Have targets improved the NHS?

In the run up to the election the King’s Fund have written a series of articles to assist the voter to evaluate the state of the NHS. One of these is entitled, Have targets improved NHS performance? The article hedges a lot and describes the pros and cons as they see it. They list the targets that have been hit or otherwise and they conclude like this:

In summary, enforced targets do appear to have been successful in improving aspects of NHS performance, particularly in relation to waiting times, but there is some evidence of unintended consequences – for example, distortion of priorities or neglect of other non-targeted activities. However, it is important to recognise that such unintended consequences may not be the inevitable result of targets in themselves, but rather of the particular way in which those targets were designed and enforced.

Regular readers will know that I disagree with any use of targets. They are arbitrary and they skew behaviour to hit the target rather than delivering high quality care.

To say that unintended consequences may not be the result of targets but the way they are implemented is to miss the point that the setting targets necessarily constrains the methods used to improve. Worse, the methods excluded are precisely the ones that could far exceed the targets while completely avoiding the malodorous consequences and save money to boot. The use of Lean Service techniques along with Systems Thinking will get you further, faster and with a lot less hassle and effort.
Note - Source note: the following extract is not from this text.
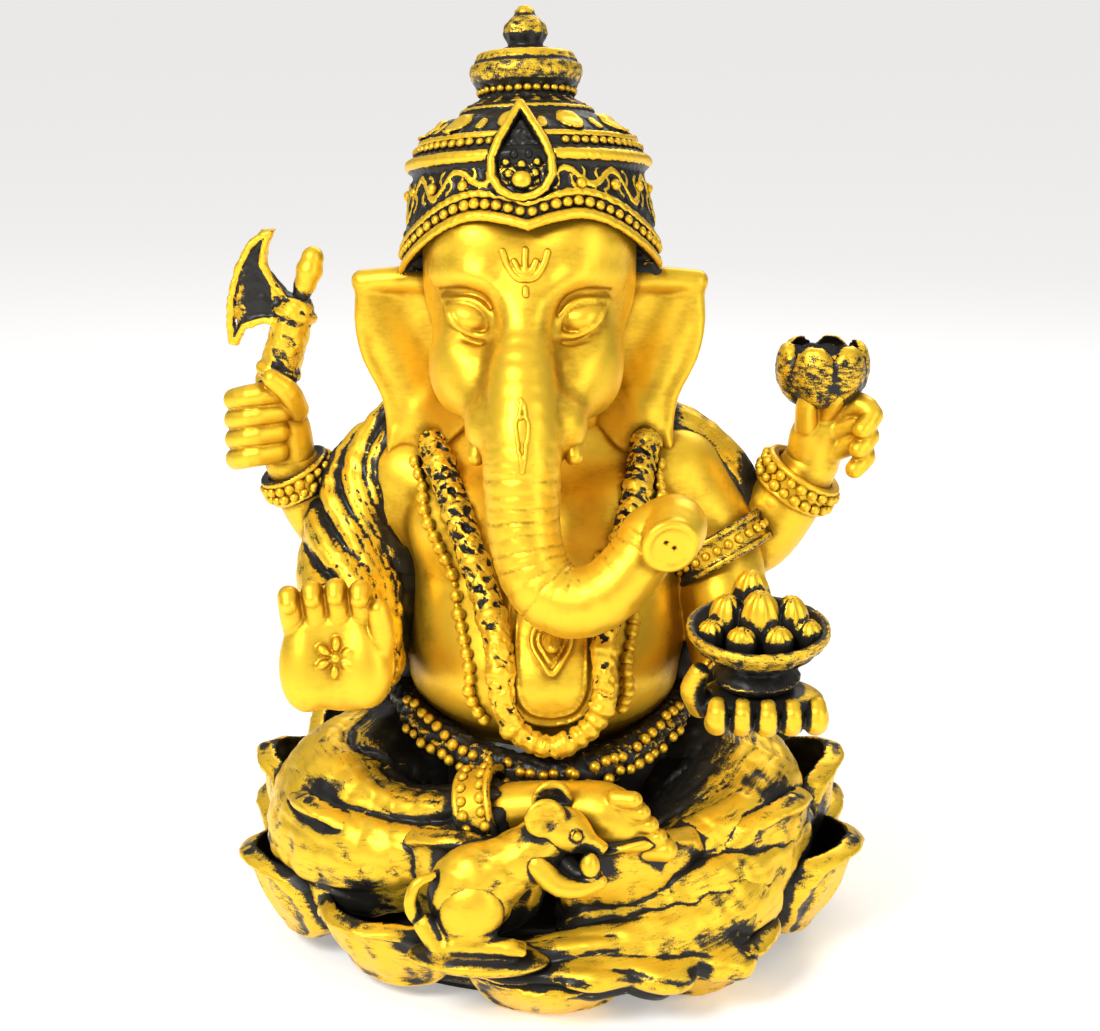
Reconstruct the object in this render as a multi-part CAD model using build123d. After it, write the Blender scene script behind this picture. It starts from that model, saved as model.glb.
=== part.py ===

Man shoulder barging doorThe improvement seen from setting a target is like the progress seen when you bang your shoulder against a door that opens towards you. You might make several dents in the door and it may even bend slightly in the desired direction if you really give it some welly. But much more effective is to step back, turn the handle and step through the door. You achieve your aim of getting to the other side of the door faster, without bruising your shoulder and with no damage to the door.

There is no doubt many aspect of the NHS have improved, but that is in spite of the target regime and not because of it.